До ссылки между нашим кругом и кругом Станкевича не было большой симпатии. Им не нравилось наше почти исключительно политическое направление, нам не нравилось их почти исключительно умозрительное. Они нас считали фрондерами и французами, мы их – сентименталистами и немцами. Первый человек, признанный нами и ими, который дружески подал обоим руки и снял своей теплой любовью к обоим, своей примиряющей натурой последние следы взаимного непониманья, был Грановский; но когда я приехал в Москву, он еще был в Берлине, а бедный Станкевич потухал на берегах Lago di Como лет двадцати семи.

Болезненный, тихий по характеру, поэт и мечтатель, Станкевич, естественно, должен был больше любить созерцание и отвлеченное мышление, чем вопросы жизненные и чисто практические; его артистический идеализм ему шел, это был «победный венок», выступавший на его бледном, предсмертном челе юноши. Другие были слишком здоровы и слишком мало поэты, чтоб надолго остаться в спекулятивном мышлении без перехода в жизнь. Исключительно умозрительное направление совершенно противуположно русскому характеру, и мы скоро увидим, как русский дух переработал Гегелево учение и как наша живая натура, несмотря на все пострижения в философские монахи, берет свое. Но в начале 1840 года не было еще и мысли у молодежи, окружавшей Огарева, бунтовать против текста за дух, против отвлечений – за жизнь.
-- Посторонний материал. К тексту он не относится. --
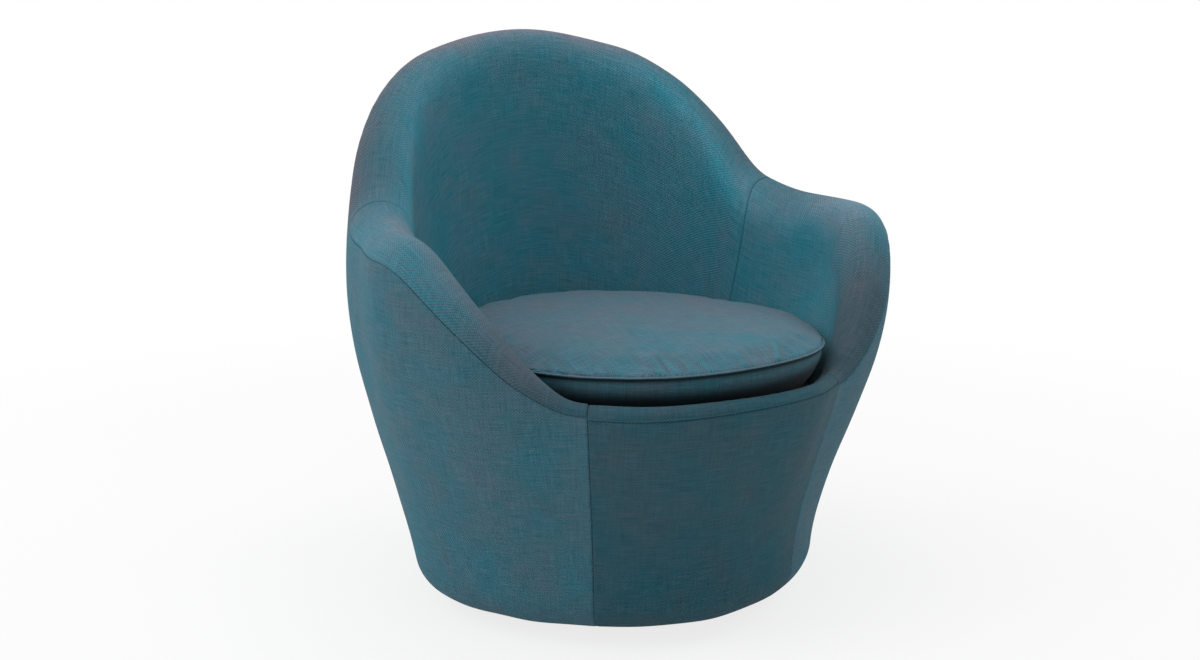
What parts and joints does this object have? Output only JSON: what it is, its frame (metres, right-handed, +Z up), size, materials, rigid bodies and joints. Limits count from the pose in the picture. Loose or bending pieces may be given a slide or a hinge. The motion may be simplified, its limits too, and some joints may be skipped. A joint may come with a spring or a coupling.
{
  "type": "swivel tub armchair",
  "caption": "Low upholstered tub armchair: sloping rolled arms rise from a low front rail to a domed back, with a loose seat cushion, and the whole tub turns on a hidden swivel.",
  "frame": {"origin": "on the floor under the swivel's axis, which is the bottom centre of the chair's box", "axes": "+Z is up along the swivel's axis, -Y is the way the sitter faces, and +X is the side on the right of a viewer who looks at the chair from its front"},
  "size_m": [0.7908, 0.7548, 0.7998],
  "materials": {
    "shot_twill": "two-tone wool-blend twill, blue-green warp over plum-grey weft, soft and matt",
    "cushion_twill": "the same two-tone twill laid with its paler, plum-grey side showing",
    "upholstery_foam": "open-cell upholstery foam, cream",
    "birch_plywood": "bare sanded birch plywood",
    "black_plinth": "board painted matt black",
    "zinc_steel": "bright zinc-plated steel",
    "bright_steel": "polished steel",
    "black_lining": "thin black lining cloth",
    "webbing": "elastic webbing, grey-brown",
    "felt": "dense dark grey felt"
  },
  "bodies": {
    "base": {"plinth": "black_plinth", "glide_1": "felt", "glide_2": "felt", "glide_3": "felt", "glide_4": "felt", "glide_5": "felt", "lower_swivel_plate": "zinc_steel", "plinth_screw_front_left": "zinc_steel", "plinth_screw_front_right": "zinc_steel", "plinth_screw_back_left": "zinc_steel", "plinth_screw_back_right": "zinc_steel", "pivot_pin": "bright_steel"},
    "ball_cage": {"ball_cage": "bright_steel"},
    "cushion": {"cushion_core": "upholstery_foam", "cushion_case": "cushion_twill", "cushion_top": "cushion_twill"},
    "seat": {"base_board": "birch_plywood", "front_rib": "birch_plywood", "corner_rib_right": "birch_plywood", "corner_rib_left": "birch_plywood", "arm_rib_right": "birch_plywood", "arm_rib_left": "birch_plywood", "shoulder_rib_right": "birch_plywood", "shoulder_rib_left": "birch_plywood", "wing_rib_right": "birch_plywood", "wing_rib_left": "birch_plywood", "back_rib": "birch_plywood", "rim_hoop": "zinc_steel", "seat_ring": "birch_plywood", "crosswise_web_first": "webbing", "lengthwise_web_first": "webbing", "crosswise_web_middle": "webbing", "lengthwise_web_middle": "webbing", "crosswise_web_last": "webbing", "lengthwise_web_last": "webbing", "seat_deck_pad": "black_lining", "dust_cover": "black_lining", "front_cover": "shot_twill", "front_padding": "upholstery_foam", "left_side_cover": "shot_twill", "left_side_padding": "upholstery_foam", "right_side_cover": "shot_twill", "right_side_padding": "upholstery_foam", "back_cover": "shot_twill", "back_padding": "upholstery_foam", "front_rail_cover": "shot_twill", "front_rail_foam": "upholstery_foam", "left_arm_cover": "shot_twill", "left_arm_foam": "upholstery_foam", "right_arm_cover": "shot_twill", "right_arm_foam": "upholstery_foam", "inside_back_cover": "shot_twill", "inside_back_foam": "upholstery_foam", "upper_swivel_plate": "zinc_steel", "board_bolt_front_left": "zinc_steel", "board_bolt_front_right": "zinc_steel", "board_bolt_back_left": "zinc_steel", "board_bolt_back_right": "zinc_steel"}
  },
  "joints": [
    {"name": "seat_swivel", "type": "hinge", "parent": "base", "child": "seat", "pos_m": [0, 0, 0.025], "axis": [0, 0, 1], "continuous": true},
    {"name": "ball_cage_turn", "type": "hinge", "parent": "base", "child": "ball_cage", "pos_m": [0, 0, 0.025], "axis": [0, 0, 1], "continuous": true},
    {"name": "cushion_lift", "type": "slide", "parent": "seat", "child": "cushion", "axis": [0, 0, 1], "range_m": [0, 0.48]}
  ],
  "couplings": [
    {"joint": "ball_cage_turn", "follows": "seat_swivel", "ratio": 0.5}
  ]
}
Новые знакомые приняли меня так, как принимают эмигрантов и старых бойцов, людей, выходящих из тюрем, возвращающихся из плена или ссылки, с почетным снисхождением, с готовностью принять в свой союз, но с тем вместе не уступая ничего, а намекая на то, что они – сегодня, а мы – уже вчера, и требуя безусловного принятия «Феноменологии» и «Логики» Гегеля, и притом по их толкованию.

Толковали же они об них беспрестанно, нет параграфа во всех трех частях «Логики», в двух «Эстетики», «Энциклопедии» и пр., который бы не был взят отчаянными спорами нескольких ночей. Люди, любившие друг друга, расходились на целые недели, не согласившись в определении «перехватывающего духа», принимали за обиды мнения об «абсолютной личности и о ее по себе бытии». Все ничтожнейшие брошюры, выходившие в Берлине и других губернских и уездных городах, немецкой философии, где только упоминалось о Гегеле, выписывались, зачитывались до дыр, до пятен, до падения листов в несколько дней. Так, как Франкер в Париже плакал от умиления, услышав, что в России его принимают за великого математика и что все юное поколение разрешает у нас уравнения разных степеней, употребляя те же буквы, как он, – так заплакали бы все эти забытые Вердеры, Маргейнеке, Михелеты, Отто, Ватке, Шаллеры, Розенкранцы и сам Арнольд Руге, которого Гейне так удивительно хорошо назвал «привратником Гегелевой философии», – если б они знали, какие побоища и ратования возбудили они в Москве между Маросейкой и Моховой, как их читали и как их покупали.

Главное достоинство Павлова состояло в необычайной ясности изложения, – ясности, нисколько не терявшей всей глубины немецкого мышления, молодые философы приняли, напротив, какой-то условный язык, они не переводили на русское, а перекладывали целиком, да еще, для большей легкости, оставляя все латинские слова in crudo,[223] давая им православные окончания и семь русских падежей.

Я имею право это сказать, потому что, увлеченный тогдашним потоком, я сам писал точно так же да еще удивлялся, что известный астроном Перевощиков называл это «птичьим языком». Никто в те времена не отрекся бы от подобной фразы: «Конкресцирование абстрактных идей в сфере пластики представляет ту фазу самоищущего духа, в которой он, определяясь для себя, потенцируется из естественной имманентности в гармоническую сферу образного сознания в красоте». Замечательно, что тут русские слова, как на известном обеде генералов, о котором говорил Ермолов, звучат иностраннее латинских.

Немецкая наука, и это ее главный недостаток, приучилась к искусственному, тяжелому, схоластическому языку своему именно потому, что она жила в академиях, то есть в монастырях идеализма. Это язык попов науки, язык для верных, и никто из оглашенных его не понимал; к нему надобно было иметь ключ, как к шифрованным письмам. Ключ этот теперь не тайна; понявши его, люди были удивлены, что наука говорила очень дельные вещи и очень простые на своем мудреном наречии; Фейербах стал первый говорить человечественнее.

Механическая слепка немецкого церковно-ученого диалекта была тем непростительнее, что главный характер нашего языка состоит в чрезвычайной легкости, с которой все выражается на нем – отвлеченные мысли, внутренние лирические чувствования, «жизни мышья беготня», крик негодования, искрящаяся шалость и потрясающая страсть.